The total organic carbon (TOC) values of the Chiba composite section also show millennial-scale oscillations in the latter part of MIS 19a (Izumi et al. 2021). Although the δ¹³C_org and C/N records are generally modulated by glacial–interglacial orbital-scale variability, Izumi et al. (2021) show that peaks of TOC at warmer intervals in MIS 19a represent enhanced organic matter preservation owing to water column stratification caused by the northward displacement of the Subarctic Front rather than increased surface water productivity. However, the radiolarian records infer that the warmer intervals are characterized by higher productivity, which may reasonably be explained by a stratified Kuroshio–Oyashio structure (Itaki et al. 2022). The dinoflagellate cyst record, which might represent warm-season conditions rather than the cold-season signal reflected by most of the other proxies, includes increased cyst concentrations during the initial stadial following MIS 19c. This implies increased surface water productivity resulting from a southward shift of the Subarctic Front and increased influence of the nutrient-rich waters of the Oyashio Current (Balota et al. 2021).

Also in this issue, Kubota et al. (2021) examine calcareous nannofossil and radiolarian assemblage records and geochemical data from planktonic foraminifera (δ¹⁸O, δ¹³C, and Mg/Ca) of the Chiba composite section and offer new paleoceanographic insights based on their quantitative analysis. Through the use of principal component analysis (PCA) to capture dominant patterns of temporal variation in these records, the authors confirm that the microfossil assemblages are consistent with the water mass types inferred from the geochemical proxies. They also show that oceanic conditions, including latitudinal shifts of the Subarctic Front, were closely linked both to the East Asian Winter Monsoon and the orbitally modulated global climatic signal, as previously suggested by Suganuma et al. (2018). This approach identifies independent signals in geological records, such as those generated by surface and subsurface ocean processes, and therefore has great potential to advance our understanding of the ocean circulation and East Asian climate.

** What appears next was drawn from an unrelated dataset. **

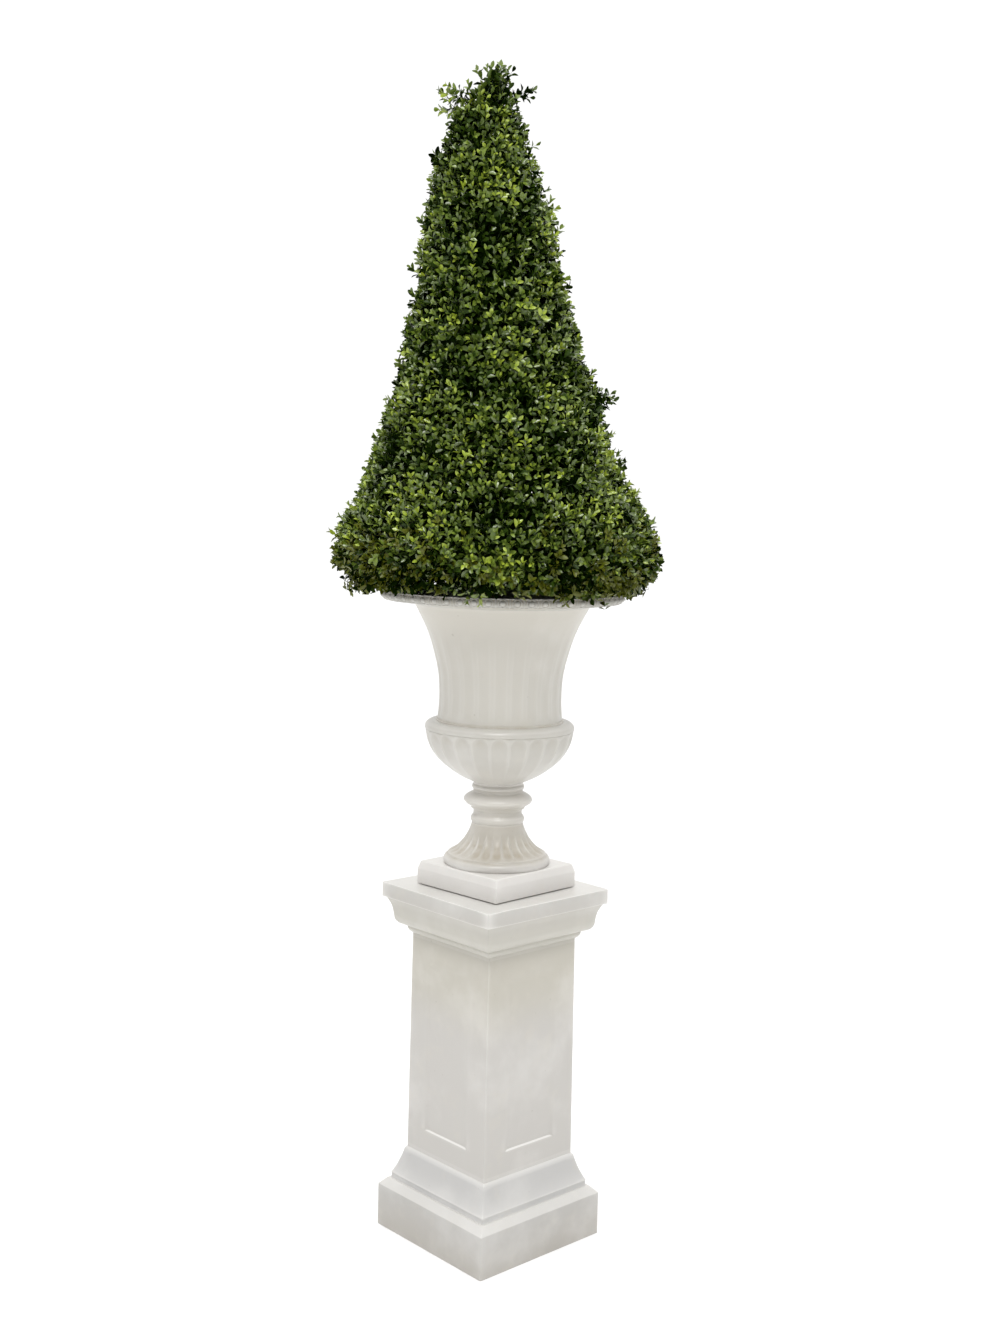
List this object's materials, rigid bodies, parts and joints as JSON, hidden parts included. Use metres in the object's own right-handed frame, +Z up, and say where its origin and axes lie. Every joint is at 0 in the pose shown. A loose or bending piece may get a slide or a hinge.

MIS 19c is of special relevance to our present interglacial (Holocene) owing to similar orbital configurations. Both interglacials are characterized by low orbital eccentricity, and their precession and obliquity parameters are nearly in phase allowing their inception to be unambiguously aligned. For this reason, MIS 19c has been used as a baseline to understand the trajectory of our future interglacial under natural conditions (e.g., Tzedakis et al. 2012; Suganuma et al. 2018; Head 2021). Detailed paleoclimatic records of MIS 19 are therefore particularly significant. With this in mind, Head (2021) in this issue reviews the climatic characteristics of MIS 19 on a global scale, incorporating records from East Asia with other key sites from the Mediterranean and North Atlantic Ocean. A critical feature of MIS 19 is its pronounced millennial-scale climate variability following the inception of glaciation that terminates MIS 19c. Head (2021) covers key topics including the interrupted deglaciation of Termination IX, the length and amplitude of full interglacial condition within MIS 19c, the stadial–interstadial oscillations during MIS 19b–c, and the teleconnections responsible for the remarkable coherence observed in MIS 19 records globally. The bipolar seesaw mechanism via Atlantic meridional overturning circulation (AMOC) across the Atlantic certainly played a major role in climatic oscillations, causing shifts in the intertropical convergence zone (ITCZ). These oscillations were especially pronounced during MIS 19b–a, with low-latitude monsoon dynamics likely having amplified responses regionally (Nomade et al. 2019; Haneda et al. 2020b). Similarities between high-latitude Asian and northern North Atlantic records suggest the concurrent influence of high-latitude teleconnections (Head 2021). Therefore, the importance of additional high-resolution studies from East Asia and northern Asia as well as from the southern hemisphere is needed to fully understand the nature of these phenomena during MIS 19. In addition, a detailed history of the Middle Pleistocene, from its first use as a term to its final ratification along with the Chibanian Stage, is reviewed by Head (2021).

This special issue encompasses a broad range of methodologies and demonstrates the importance of paleoclimatic interpretation in Quaternary stratigraphy to understand global linkages in the climate system. It also highlights the value of paleomagnetic reversals for defining formal chronostratigraphic units. In focusing on MIS 19, with a duration of only around 30 kyr, the special issue exemplifies the value of ultra-high-resolution stratigraphic analysis for understanding climatic evolution on a global scale during an orbital configuration similar to the present and at a timescale relevant to the future of our planet.